Interest rates around the world are forecast to being kept low for a long time so as to once again stimulate and revive the economy. The US Federal Reserve (Fed) is almost certain about not raising interest rates until at least mid-2022. In addition, the US will also pump in a lot of money through many fiscal stimulus packages. The US dollar will therefore find it difficult to appreciate, or may even fall, as has been happening over the last few months. The dollar index has fallen 5.8% since the beginning of the year, and from the peak established in March, it has fallen 11.8% to close at 90 points, the lowest level in two and a half years.
A weak US dollar will certainly weaken the VN dong against other currencies, especially the Yuan (CNY), thereby helping to increase the competitive advantage of Vietnamese exports without having to actively adjust the exchange rate. Since the beginning of the year, CNY has appreciated by 6.9% against the VND.
Inflation was a constant concern in the first half of 2010s, but after 2015 it has been well under control. Looking to the future, and besides the Covid-19 pandemic that caused demand to decline, the cost push factors such as food and energy prices will not have an adverse affect on inflation. In particular, as an agricultural country and the largest rice exporter in the world, Vietnam can fully take the initiative in stabilizing food prices through export quota control and price stabilization. Rice prices increased in early 2020 due to large import demand from Covid-19 affected countries, but then fell very rapidly.
In terms of food, the price of pig breeds showed a decrease while the price of live pig was still relatively high, giving a boost to the pig industry. It is estimated that the total number of pigs in November 2020 increased by 12%, compared with the same period last year. This is the main reason why the price of pork has decreased since the middle of the year. In the energy field, world oil prices will find it difficult to increase due to low travel demand during the ongoing pandemic. However, oil prices will cool in the event when the pandemic is fully contained and controlled, or when there is geopolitical stability in the Middle East or US shale oil production and OPEC output cut agreement is eased.
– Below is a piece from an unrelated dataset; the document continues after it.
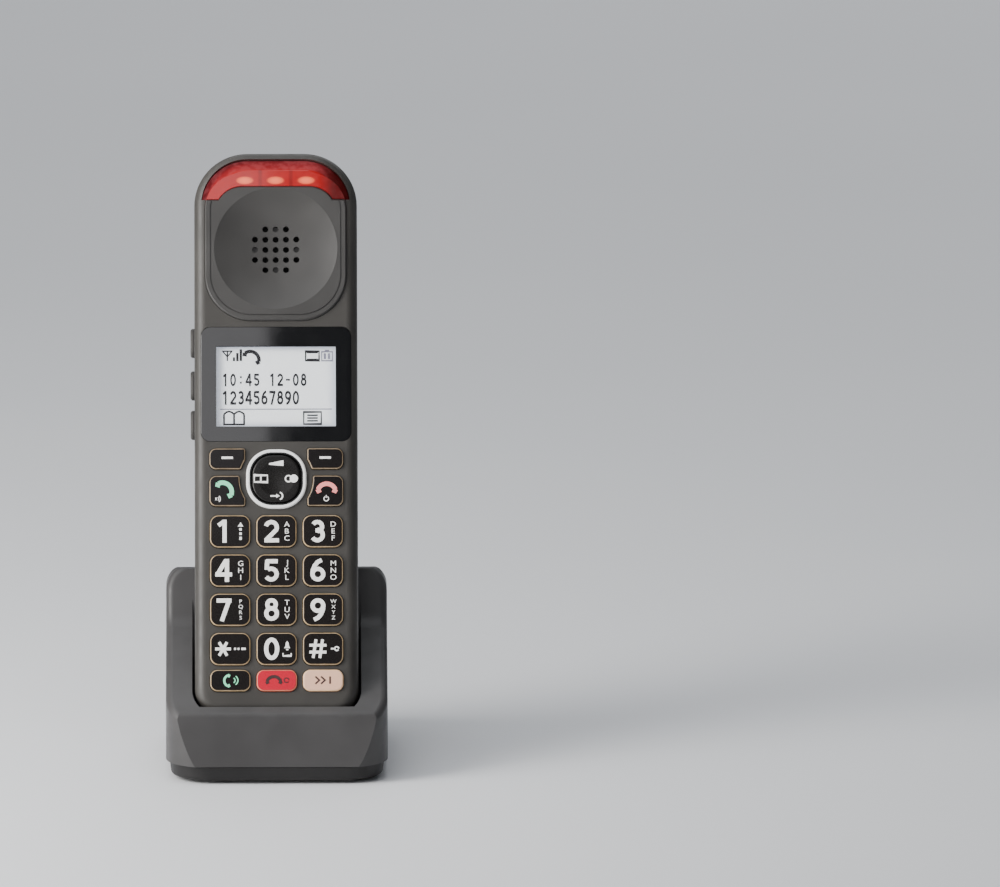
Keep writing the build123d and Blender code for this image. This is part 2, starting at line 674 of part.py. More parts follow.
def top_case():
    form = cradle_form()
    upper = [f for f in form.faces() if f.normal_at().Z > 0.3 and abs(f.normal_at().X) < 0.3]
    form = fillet(rim(upper), CASE_EDGE)
    case = form - cradle_form(CRADLE_WALL, CASE_LOW - 1)
    case += form & pocket(POCKET_GAP + POCKET_WALL)
    for x, y in CRADLE_SCREWS:
        case += form & rod_z(x, y, 2.8, 7.0, 60)
        case -= rod_z(x, y, SCREW_RADIUS + PILOT_GAP, 0, SCREW_TOP + 0.5)
    case -= pocket(POCKET_GAP)
    for x in (-PAD_X, PAD_X):
        case -= SEATED * block(x, PAD_Y, -3, 3.6, 2.2, 8)
    return case - rod_y(INLET_X, INLET_Z, 3.2, CRADLE_DEPTH - 6, CRADLE_DEPTH + 1)



# ---------------------------------------------------------------- cradle: base and inner pieces
BASE_INSET = 1.1        # the base band stands back from the case above it
BASE_TAPER = 8.0
BASE_FLOOR = 2.2
TONGUE_TOP = 8.0
HEAD_LEVEL = 3.4
BOARD_LEVEL = 6.4
CONTACT_TAIL = -6.0
CONTACT_TIP = 0.28


def base_cover():
    height = BAND_TOP - FOOT_GAP
    blank = Pos(0, 0, BAND_TOP) * extrude(plan_outline(BASE_INSET), amount=-height,
                                          taper=BASE_TAPER)
    under = blank.faces().sort_by(Axis.Z)[0]
    base = fillet(under.edges(), 1.4)
    tongue = Pos(0, 42.7) * RectangleRounded(64.8, 77.0, 11)
    inner = Pos(0, 42.7) * RectangleRounded(62.0, 74.2, 9.6)
    base += plate(tongue, BAND_TOP - 1, TONGUE_TOP)
    base -= plate(inner, FOOT_GAP + BASE_FLOOR, TONGUE_TOP + 1)
    for x, y in CRADLE_SCREWS:
        base += rod_z(x, y, 4.0, FOOT_GAP + 0.2, 6.85)
        base -= rod_z(x, y, SCREW_HEAD + 0.3, -1, HEAD_LEVEL)
        base -= rod_z(x, y, SCREW_RADIUS + PILOT_GAP, -1, 10)
    for x, y in FEET:
        base -= rod_z(x, y, 5.1, -1, FOOT_GAP + 1.0)
    for x, y in BOARD_POSTS:
        base += rod_z(x, y, 1.8, FOOT_GAP + 1, BOARD_LEVEL - 0.05)
    for row in range(5):
        slot = Pos(0, 36 + 4.5 * row) * SlotOverall(16, 1.4)
        base -= plate(slot, -1, 6)
    return base


def charge_contact(x):
    """Sprung blade with a round tip; shoulders keep it under the pocket floor."""
    tall = CONTACT_TIP - CONTACT_TAIL
    blade = block(x, PAD_Y, (CONTACT_TIP + CONTACT_TAIL) / 2, 3.0, 1.6, tall)
    tip = [e for e in blade.edges().filter_by(Axis.Y) if e.center().Z > 0]
    blade = fillet(tip, 1.2)
    under_floor = -(FLOOR_GAP + POCKET_WALL)
    return blade + block(x, PAD_Y, under_floor - 0.9, 4.8, 3.2, 1.5)


def cradle_board():
    board = plate(Pos(1, 44) * RectangleRounded(44, 66, 2), BOARD_LEVEL, BOARD_LEVEL + 1.6)
    board += block(-6, 50, BOARD_LEVEL + 3.1, 9, 8, 3.2)
    board += rod_z(8, 52, 3.2, BOARD_LEVEL + 1, BOARD_LEVEL + 8)
    return board


def dc_inlet():
    """Socket for the power lead, with its barrel in the back wall and a centre pin."""
    inner_wall = CRADLE_DEPTH - CRADLE_WALL
    low = BOARD_LEVEL + 1.65
    body = block(INLET_X, inner_wall - 5.2, (low + 16.2) / 2, 9, 10, 16.2 - low)
    body += rod_y(INLET_X, INLET_Z, 3.0, inner_wall - 3, CRADLE_DEPTH - 0.4)
    body -= rod_y(INLET_X, INLET_Z, 2.1, inner_wall - 7, CRADLE_DEPTH)
    return body + rod_y(INLET_X, INLET_Z, 0.65, inner_wall - 8, CRADLE_DEPTH - 1.4)


def cradle_screws():
    screws = []
    for x, y in CRADLE_SCREWS:
        head = rod_z(x, y, SCREW_HEAD, HEAD_LEVEL - 1.7, HEAD_LEVEL)
        head -= block(x, y, HEAD_LEVEL - 1.7, 2.8, 0.7, 1.4)
        head -= block(x, y, HEAD_LEVEL - 1.7, 0.7, 2.8, 1.4)
        screws.append(head + rod_z(x, y, SCREW_RADIUS, HEAD_LEVEL - 0.1, SCREW_TOP))
    return Compound(screws)


def feet():
    pads = []
    for x, y in FEET:
        pad = rod_z(x, y, 5.0, 0, FOOT_GAP + 0.95)
        pads.append(fillet(pad.edges().sort_by(Axis.Z)[0], 0.4))
    return Compound(pads)


cradle("cradle_top_case", top_case())
cradle("cradle_base_cover", base_cover())
cradle("charge_contact_left", SEATED * charge_contact(-PAD_X))
cradle("charge_contact_right", SEATED * charge_contact(PAD_X))
cradle("cradle_board", cradle_board())
cradle("dc_inlet", dc_inlet())
cradle("ballast_weight", block(0, 57, FOOT_GAP + BASE_FLOOR + 1.45, 36, 14, 2.8))
cradle("rubber_feet", feet())
cradle("cradle_screws", cradle_screws())

# ---------------------------------------------------------------- origin and files
whole = Compound([Compound([shape]) for shape in pieces.values()]).bounding_box()
to_origin = Pos(-whole.center().X, -whole.center().Y, -whole.min.Z)
os.makedirs("parts", exist_ok=True)
for name, shape in pieces.items():
    export_step(to_origin * shape, f"parts/{name}.step")
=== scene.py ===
# A slim cordless handset standing in its small charging cradle.
from math import cos, pi, radians, sin

import bmesh
import bpy
from mathutils import Matrix, Vector


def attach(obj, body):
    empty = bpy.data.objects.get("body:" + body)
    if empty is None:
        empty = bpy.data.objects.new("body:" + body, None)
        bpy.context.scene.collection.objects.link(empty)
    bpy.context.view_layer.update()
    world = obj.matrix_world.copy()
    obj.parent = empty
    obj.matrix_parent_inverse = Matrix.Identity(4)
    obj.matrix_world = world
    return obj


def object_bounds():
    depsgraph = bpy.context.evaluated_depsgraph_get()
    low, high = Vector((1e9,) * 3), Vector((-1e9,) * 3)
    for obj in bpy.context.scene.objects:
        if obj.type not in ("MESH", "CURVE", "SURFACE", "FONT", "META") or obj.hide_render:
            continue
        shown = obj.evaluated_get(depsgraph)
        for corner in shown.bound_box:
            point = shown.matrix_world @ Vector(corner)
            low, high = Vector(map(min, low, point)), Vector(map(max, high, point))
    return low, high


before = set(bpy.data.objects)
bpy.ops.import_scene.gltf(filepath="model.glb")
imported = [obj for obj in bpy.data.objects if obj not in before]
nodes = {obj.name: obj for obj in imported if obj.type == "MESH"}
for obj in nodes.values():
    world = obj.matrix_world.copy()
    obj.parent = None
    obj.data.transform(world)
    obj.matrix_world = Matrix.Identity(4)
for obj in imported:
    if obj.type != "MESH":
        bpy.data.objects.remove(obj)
cad_low, cad_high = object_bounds()

# ------------------------------------------------------------------ handset casing
# Two injection-moulded halves in dark warm grey ABS, screwed together from behind, with
# a snap-in battery cover.  The tool was spark-eroded, so the skin has a fine even grain.
MM = 0.001


class Wire:
    """A shader socket that can stand in a sum, a product or a comparison."""

    def __init__(self, finish, socket):
        self.finish, self.socket = finish, socket

    def maths(self, operation, first, second=None):
        values = {0: first} if second is None else {0: first, 1: second}
        return self.finish.node("ShaderNodeMath", {"operation": operation}, values)

    def __add__(self, other):
        return self.maths("ADD", self, other)

    def __sub__(self, other):
        return self.maths("SUBTRACT", self, other)

    def __mul__(self, other):
        return self.maths("MULTIPLY", self, other)

    def __truediv__(self, other):
        return self.maths("DIVIDE", self, other)

    def __radd__(self, other):
        return self.maths("ADD", other, self)

    def __rsub__(self, other):
        return self.maths("SUBTRACT", other, self)

    def __rmul__(self, other):
        return self.maths("MULTIPLY", other, self)

    def __pow__(self, other):
        return self.maths("POWER", self, other)

    def __abs__(self):
        return self.maths("ABSOLUTE", self)

    def at_most(self, other):
        return self.maths("MINIMUM", self, other)

    def at_least(self, other):
        return self.maths("MAXIMUM", self, other)

    def ramp(self, low, high, low_value=0.0, high_value=1.0):
        """Goes smoothly from one value to another between two limits."""
        return self.finish.node(
            "ShaderNodeMapRange", {"interpolation_type": "SMOOTHSTEP"},
            {0: self, 1: low, 2: high, 3: low_value, 4: high_value})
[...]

The VND exchange rate is certainly being kept stable because of an abundant supply of the US dollar. The change in economic structure towards private economic development has helped increase the trade surplus in the last five years. In 2020, it is forecast that the State Bank of Vietnam will buy an additional USD 15 bn for foreign exchange reserves, increasing the value of reserves to USD 95 bn, and set to exceed USD 100 bn in 2021.
The State Bank of Vietnam (SBV) uses liquidity as a common tool in the open market. However, SBV also has another effective tool which is the credit line. From valuable lessons learnt during the 2008 financial crisis, the State Bank of Vietnam has now started to impose credit growth limits for each bank since 2012. Deposit and credit growth has thus become more balanced, directly impacting liquidity. In recent years, credit growth has shown signs of decreasing gradually, but economic growth is improving by the day. This is proof that the growth model based only on demand through credit is completely wrong.
Monetary easing in coming time will focus on reducing interest rates and directing credit to priority sectors such as manufacturing, agriculture, and exports. Therefore, credit growth is used mainly to stabilize liquidity and to reduce and keep interest rates low. A growth model based on supply stimulus, through enhancing competitiveness and expanding markets, such as the export markets, will be the key to Vietnam's growth in the future.
With low interest rates, Vietnamese goods will become more competitive. According to the World Bank, the average lending interest rate in Vietnam in 2019 was 7.71%, in China only 4.35%, while inflation in the two countries is 2.8% and 2.9%, respectively.
For many years, the monetary policy has always been on the right track in its dual mission of stabilizing the macro-economy and supporting economic growth. Credit growth has gradually reduced from 17% in 2017 to 14% in 2019. Although the message of the State Bank of Vietnam is focused on flexible management, through concerted actions, we can be confident that the monetary policy is focused on reducing and keeping interest rates low for a long time, and may maintain a status quo for many coming years.
For the corporate world, lower interest rates are good news. With the total outstanding loans of the whole economy at about VND 10,000 trn, if the interest rates reduce just by 1%, businesses would save upto VND 100 trn, equal to 50% of corporate bonds issued in 2020. On the civilian side, lower interest rates have a two-way impact. The advantage is reduced cost in buying a house or on many consumer goods which then make for a more comfortable lifestyle. However, the opposite is reduced income from savings.
Reducing income due to lower interest rates will be difficult to immediately compensate with investment, but in the long term, the shift of capital flow from savings to investment will inevitably support growth. This raises an urgent need for a capital market large enough to absorb the savings flow, otherwise this cash flow will move to venture capital channels, creating unpredictable consequences.
The capital market also sees favorable conditions with low interest rates. However, with the bond market structure still in its infancy, the product and the knowledge of the people or investors about bonds as well as fund certificate products is still low, so the capital market is slow to take this opportunity. However, the loss of savings will be offset by greater benefits from economic growth, leading to increased income and employment.